From: Philippe Verdy (email@example.com)
Date: Wed Apr 06 2011 - 17:34:23 CDT
And David provided a facsimile showing also a combining up tack below
(not just above). Why isn't it in his proposal ? Aren't there also
other combining tacks in other directions (left, right, bottom) ?
I've seen some publications using other combining diacritics on top of
other normal text as if it was an interlinear annotation, notably
combining square corners, up or down, left or right, above or below,
possibly shown in isolation combined with a space to show on the left
or right of some text, and acting sometimes like special grouping
parentheses (when they are in isolation or on the left or right side
of a letter, they may look like normal corners in superscript or
subscript, but when they are inserted above or below letters or
clusters, this is no longer true).
Unicode already contains such combining elements that could have been
encoded as intelinear annotations, and were not.

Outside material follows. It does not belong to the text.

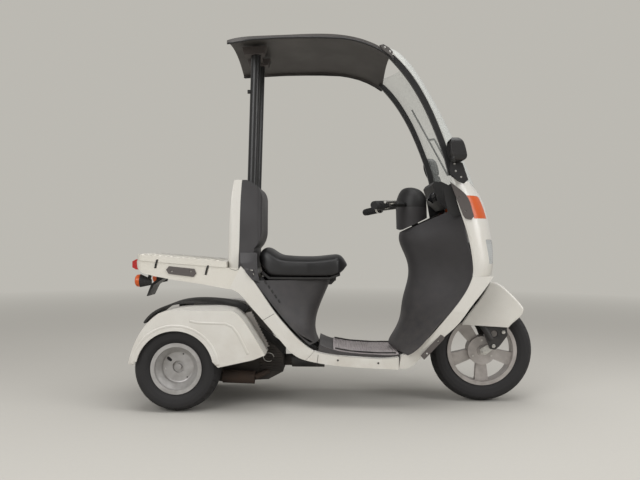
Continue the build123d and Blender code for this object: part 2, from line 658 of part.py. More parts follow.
def front_fender():
    """A mudguard over the front tyre, open below and behind."""
    top = [(725, 572), (770, 562), (811, 531), (853, 490), (886, 449)]
    front = [(886, 449), (882, 425), (867, 405), (819, 359)]
    rear = [(592, 371), (633, 430), (688, 503), (725, 572)]
    face = make_face([Spline(*[(x, 0, z) for x, z in top]), Spline(*[(x, 0, z) for x, z in front]),
                      Line((819, 0, 359), (592, 0, 371)), Spline(*[(x, 0, z) for x, z in rear])])
    t = FRONT_FENDER_WALL
    under = [(560, 430), (640, 495), (700, 545), (724, 567), (767, 557), (807, 526), (848, 485), (879, 448)]
    hollow = corners(under + [(900, 440), (900, 340), (560, 340)])
    outside = across(face, -FRONT_FENDER_HALF, FRONT_FENDER_HALF)
    outside = fillet([e for e in outer_edges(outside, FRONT_FENDER_HALF, 380)], FRONT_FENDER_CORNER)
    return outside - across(hollow, -FRONT_FENDER_HALF + t, FRONT_FENDER_HALF - t)


def bar_path(side):
    """The handlebar's centre line from its middle out to the grip end."""
    c = BAR_CENTRE
    return [c, c + Vector(-10, side * 70, 8), c + Vector(-100, side * 170, 0), c + Vector(-178, side * GRIP_OUTER_Y, -12)]


def handlebar():
    parts = []
    for side in (-1, 1):
        path = FilletPolyline(*bar_path(side), radius=45)
        parts.append(sweep(Plane(origin=path @ 0, z_dir=path % 0) * Circle(BAR_R), path=path))
    clamp = rod(on_steer_axis(-36), on_steer_axis(-SEAM), STEM_R + 9)
    return parts[0] + parts[1] + clamp


def grips():
    out = []
    for side in (-1, 1):
        pts = bar_path(side)
        a, b = pts[2], pts[3]
        d = (b - a).normalized()
        start = b - d * GRIP_LENGTH
        grip = rod(start, b + d * 4, GRIP_R) - rod(start - d * 5, b, BAR_R)
        out.append(grip)
    return Compound(children=[s for g in out for s in g.solids()])


def levers():
    out = []
    for side in (-1, 1):
        pts = bar_path(side)
        a, b = pts[2], pts[3]
        d = (b - a).normalized()
        root = b - d * (GRIP_LENGTH + 16)
        ahead = Vector(0.94, 0, 0.3)
        ring = rod(root - d * 9, root + d * 9, BAR_R + 9) - rod(root - d * 20, root + d * 20, BAR_R)
        tip = b + ahead * 46 - d * 6
        knee = root + ahead * 44
        blade = rod(root + ahead * 12, knee, 7) + rod(knee, tip, 6)
        out.append(ring + blade)
    return Compound(children=[s for g in out for s in g.solids()])


COVER_SPLIT = 918.0
COVER_LOW = 801.0
COVER_RINGS = [(COVER_SPLIT, 371, 73, 96), (945, 371, 72, 95), (970, 372, 66, 90), (992, 370, 54, 78), (1006, 366, 38, 58),
               (1013, 364, 20, 32)]      # height, middle x, half length, half width


def cover_rings(rings):
    """A loft through level ellipses."""
    return loft([Pos(x, 0, z) * Ellipse(a, b) for z, x, a, b in rings])


def bar_cover(bars):
    """The black dome over the middle of the handlebar."""
    return cover_rings(COVER_RINGS) - bars


def bar_cover_low(bars):
    """The grey lower half of the handlebar cover, its foot sloping like the inner shield's top."""
    z, x, a, b = COVER_RINGS[0]
    cup = cover_rings([(COVER_LOW, x + 4, a, b - 8), (z - SEAM, x, a, b)])
    below = across(corners([(280, 822), (324, 812), (470, 882), (470, 780), (280, 780)]), -120, 120)
    return cup - below - bars - rod(on_steer_axis(-60), on_steer_axis(200), STEM_R)


# Rear unit

TILT_AXIS_Z = 186.0
TILT_SHAFT_R = 16.0
TILT_CASE_R = 34.0
TILT_CASE = (-196.0, -40.0)
TILT_BORE_END = -68.0
ENGINE_HALF = 105.0
AXLE_HOUSING_END = 140.0


def tilt_case():
    """The frame's bearing case for the tilting rear unit, bored along X."""
    a, b = (TILT_CASE[0], 0, TILT_AXIS_Z), (TILT_CASE[1], 0, TILT_AXIS_Z)
    return rod(a, b, TILT_CASE_R) - rod((a[0] - 5, 0, a[2]), (TILT_BORE_END, 0, a[2]), TILT_SHAFT_R + RUNNING)


def engine():
    """Engine and gearcase as one block, with the tilt shaft in front and the axle housing behind."""
    low = corners([(-232, 148), (-300, 112), (-520, 100), (-600, 120), (-742, 142), (-742, 236), (-640, 262), (-520, 318),
                   (-360, 330), (-262, 262), (-232, 226)])
    block = across(low, -ENGINE_HALF, ENGINE_HALF)
    x, z = REAR_AXLE_X, REAR_TYRE_R
    housing = rod((x, -AXLE_HOUSING_END, z), (x, AXLE_HOUSING_END, z), 44)
    shaft = rod((-240, 0, TILT_AXIS_Z), (TILT_BORE_END - 2, 0, TILT_AXIS_Z), TILT_SHAFT_R)
    collar = rod((-236, 0, TILT_AXIS_Z), (TILT_CASE[0] - 1.0, 0, TILT_AXIS_Z), 27)
    whole = block + housing + shaft + collar
    return whole - rod((x, -300, z), (x, 300, z), REAR_SHAFT_R + RUNNING)


def muffler(block):
    """The silencer, slung low on the right-hand side."""
    can = rod((-505, -138, 132), (-360, -138, 128), 30)
    pipe = rod((-362, -138, 128), (-300, -100, 150), 13)
    return (can + pipe) - block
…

For example
cantillation marks in Hebrew or Old Greek.
2011/4/6 Michael Everson <firstname.lastname@example.org>:
> On 6 Apr 2011, at 22:16, Leo Broukhis wrote:
>> Combining up tack above It can be represented by
>> U+0304 COMBINING MACRON U+030D COMBINING VERTICAL LINE ABOVE
>> With a proper renderer, this should work:
> I think David's characters is a single fused glyph, not a macron with a vertical line above it.